Just to the north of the University of Massachusetts campus sits Mark’s Meadow elementary school. In the 1990s, UMass used Mark’s Meadow as a laboratory school for their graduate education students. Since then, UMass gave use of the school to the Amherst school system for free. At the conclusion of the school year, Mark’s Meadow will be closing its doors for good, having fallen victim to shrinking budgets.
“What I like about Mark’s Meadow,” is written in large handwriting on a manila envelope taped to a desk located near the front entrance. On top of that desk, there are markers and colored pencils available for anyone who might want to put down their thoughts. The idea is to have students, parents, teachers and staff record the ways that this school has affected their lives.
Mark’s Meadow is the smallest school out of the four schools in the Amherst elementary system – less than half the size of the two biggest schools, Wildwood and Fort River, each of which have a capacity of 460. Class sizes here vary, and are smaller – between 15 and 17 – for grades that have two classes and larger – about 25 students – for the fifth grade, which only has one classroom.

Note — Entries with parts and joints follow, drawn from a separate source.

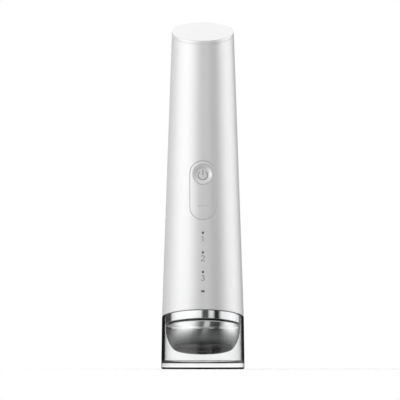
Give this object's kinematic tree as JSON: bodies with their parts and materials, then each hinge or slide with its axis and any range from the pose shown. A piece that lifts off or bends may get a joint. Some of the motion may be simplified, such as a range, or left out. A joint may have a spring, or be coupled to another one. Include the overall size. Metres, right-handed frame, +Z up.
{
  "type": "facial skin care wand",
  "caption": "Tapered white hand-held skin care wand with a domed metal head, oval front keys and a clear slip-on cap it stands on.",
  "frame": {"origin": "middle of the clear cap's flat base, on the surface the wand stands on", "axes": "+Z up the barrel; -Y is the side with the keys and indicators; +X is to the right seen from the keys"},
  "size_m": [0.044, 0.044, 0.1836],
  "materials": {
    "white_shell": "satin gloss moulded plastic",
    "white_key": "satin gloss moulded plastic",
    "white_silicone": "soft matt silicone",
    "chrome_trim": "bright plated ring",
    "chrome_head": "polished metal cup",
    "clear_plastic": "clear moulded plastic",
    "black_rubber": "matt seal rubber",
    "grey_plastic": "matt moulded plastic",
    "ivory_plastic": "matt moulded plastic",
    "steel": "plain bright steel",
    "brass": "plain brass",
    "board_green": "green circuit board",
    "chip_black": "black moulded package",
    "ferrite": "pressed ferrite",
    "led_resin": "cast resin",
    "lens_smoke": "smoked light pipe",
    "piezo_ceramic": "fired ceramic",
    "cell_sleeve": "shrink sleeve over a round cell",
    "foam": "closed-cell foam",
    "lead_red": "insulated wire",
    "lead_black": "insulated wire",
    "lead_white": "insulated wire"
  },
  "bodies": {
    "barrel": {"barrel_shell": "white_shell", "top_cover": "white_shell", "top_seal": "black_rubber", "trim_ring": "chrome_trim", "head_shell": "chrome_head", "head_gasket": "black_rubber", "head_screw_1": "steel", "head_screw_2": "steel", "head_screw_3": "steel", "head_carrier": "grey_plastic", "piezo_disc": "piezo_ceramic", "contact_spring": "brass", "key_hinge_pin": "steel", "main_board": "board_green", "power_switch_body": "chip_black", "mode_switch_body": "chip_black", "control_chip": "chip_black", "boost_inductor": "ferrite", "capacitor": "steel", "level_led_1": "led_resin", "level_led_2": "led_resin", "level_led_3": "led_resin", "charge_led": "led_resin", "level_lens_1": "lens_smoke", "level_lens_2": "lens_smoke", "level_lens_3": "lens_smoke", "charge_lens": "lens_smoke", "chassis": "grey_plastic", "chassis_screw_1": "steel", "chassis_screw_2": "steel", "battery_cell": "cell_sleeve", "battery_foam": "foam", "battery_lead_red": "lead_red", "battery_lead_black": "lead_black", "motor_can": "steel", "motor_sleeve": "black_rubber", "motor_end_cap": "ivory_plastic", "motor_lead_red": "lead_red", "motor_lead_black": "lead_black", "head_lead_1": "lead_white", "head_lead_2": "lead_white", "charge_board": "board_green", "usb_socket": "steel"},
    "cap": {"clear_cap": "clear_plastic"},
    "power_button": {"power_button": "white_key"},
    "power_plunger": {"power_switch_plunger": "grey_plastic"},
    "mode_key": {"mode_key": "white_key"},
    "mode_plunger": {"mode_switch_plunger": "grey_plastic"},
    "rotor": {"motor_shaft": "steel", "eccentric_weight": "brass"},
    "port_cover": {"port_cover": "white_silicone"}
  },
  "joints": [
    {"name": "cap_pull", "type": "slide", "parent": "cap", "child": "barrel", "axis": [0, 0, 1], "range_m": [0, 0.045]},
    {"name": "power_press", "type": "slide", "parent": "barrel", "child": "power_button", "axis": [0, 1, 0], "range_m": [0, 0.0004], "stiffness_N_per_m": 800, "springref_m": -0.001},
    {"name": "power_plunger_press", "type": "slide", "parent": "barrel", "child": "power_plunger", "axis": [0, 1, 0], "range_m": [0, 0.0004]},
    {"name": "mode_key_tilt", "type": "hinge", "parent": "barrel", "child": "mode_key", "pos_m": [0, -0.01508, 0.1106], "axis": [1, 0, 0], "range_deg": [0, 0.93], "stiffness_Nm_per_rad": 0.48, "springref_deg": -2.29},
    {"name": "mode_plunger_press", "type": "slide", "parent": "barrel", "child": "mode_plunger", "axis": [0, 1, 0], "range_m": [0, 0.0004]},
    {"name": "motor_spin", "type": "hinge", "parent": "barrel", "child": "rotor", "pos_m": [0, 0, 0.05], "axis": [0, 0, 1], "continuous": true},
    {"name": "port_cover_open", "type": "hinge", "parent": "barrel", "child": "port_cover", "pos_m": [0.0068, 0.0163, 0.14], "axis": [0, 0, -1], "range_deg": [0, 105]}
  ],
  "couplings": [
    {"joint": "power_plunger_press", "follows": "power_press", "ratio": 1},
    {"joint": "mode_plunger_press", "follows": "mode_key_tilt", "m_per_rad": 0.0246}
  ]
}
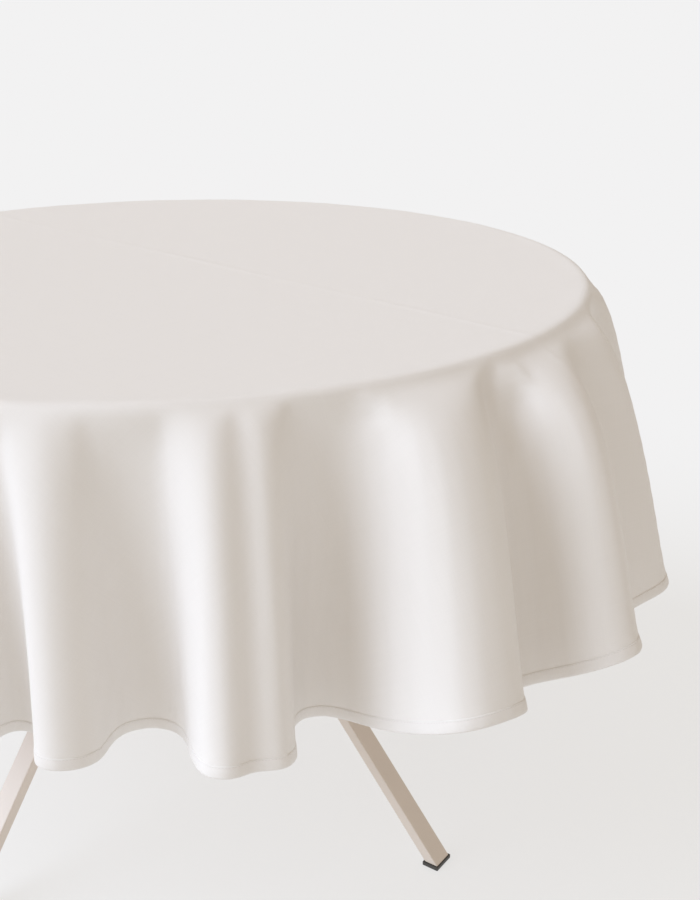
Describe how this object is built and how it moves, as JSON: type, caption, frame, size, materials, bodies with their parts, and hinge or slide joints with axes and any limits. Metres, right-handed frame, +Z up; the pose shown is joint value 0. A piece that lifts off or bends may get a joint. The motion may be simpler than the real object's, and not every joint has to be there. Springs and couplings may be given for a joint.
{
  "type": "table with tablecloth",
  "caption": "Round table on crossed steel legs, with a plain round tablecloth draped over it in soft folds down to mid height.",
  "frame": {"origin": "on the floor, under the middle of the table", "axes": "+Z up; -Y towards the viewer in the object's usual view; +X to the viewer's right"},
  "size_m": [1.3204, 1.2458, 0.7513],
  "materials": {
    "tablecloth_fabric": "plain woven polyester and cotton, matt with a faint sheen, warm off-white",
    "board_wood": "lacquered beech plywood",
    "frame_steel": "satin powder coat, taupe",
    "screw_steel": "zinc plated",
    "glide_plastic": "moulded, matt"
  },
  "bodies": {
    "table": {"arm_1": "frame_steel", "arm_2": "frame_steel", "arm_3": "frame_steel", "arm_4": "frame_steel", "flange_1": "frame_steel", "flange_2": "frame_steel", "flange_3": "frame_steel", "flange_4": "frame_steel", "flange_screw_1": "screw_steel", "flange_screw_2": "screw_steel", "flange_screw_3": "screw_steel", "flange_screw_4": "screw_steel", "flange_screw_5": "screw_steel", "flange_screw_6": "screw_steel", "flange_screw_7": "screw_steel", "flange_screw_8": "screw_steel", "glide_1": "glide_plastic", "glide_2": "glide_plastic", "glide_3": "glide_plastic", "glide_4": "glide_plastic", "hub": "frame_steel", "leg_1": "frame_steel", "leg_2": "frame_steel", "leg_3": "frame_steel", "leg_4": "frame_steel", "tabletop": "board_wood"},
    "tablecloth": {"tablecloth_panel": "tablecloth_fabric", "hem_band": "tablecloth_fabric"}
  },
  "joints": [
    {"name": "cloth_lift", "type": "slide", "parent": "table", "child": "tablecloth", "axis": [0, 0, 1], "range_m": [0, 0.45]}
  ]
}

What is distinct about Mark’s Meadow, however, is the diversity of the students – racially, the student body is less than half white. Mark’s Meadow principal Nick Yaffe, who on the day of his interview wore a No. 2 pencil tie, said, “All the schools in Amherst are diverse, our diversity, there is a kind of breadth to that. If you looked at our families’ homes, typically there would be between 30 and 40 home countries.”
Directly outside of the main office, there is a wall-sized map of the world with pictures of students below the names of the countries from which their parents originate. There are two students from Vietnam, three from Mexico, one from Zimbabwe and another from Barbados. Yaffe himself is from Latvia and there are two other students from Armenia.
Celebrations of diversity are everywhere. After entering the building, you can go right toward the younger grades or left to visit the fifth and sixth graders. Down the hall to the right, there are paper cut outs of multi-ethnic hands that students have made prominently displayed along large lengths of the hallway walls. A light brown hand reads, “Isabela helped me pick up my crayons.” Another hand – white this time – says, “Marco’s desk tipped over accidentally and Declan was the first to hop up from his desk and assist Marco.”
Until someone walks though the halls and talks to some of the staff of the school which will be shutting its doors, the personality of a school like Mark’s Meadow is missed. I attended the Amherst school system and went to elementary school at Wildwood. It struck me how much smaller Mark’s Meadow was and how different the school community felt in diversity, culture, and most acutely, in its size and the level of intimacy.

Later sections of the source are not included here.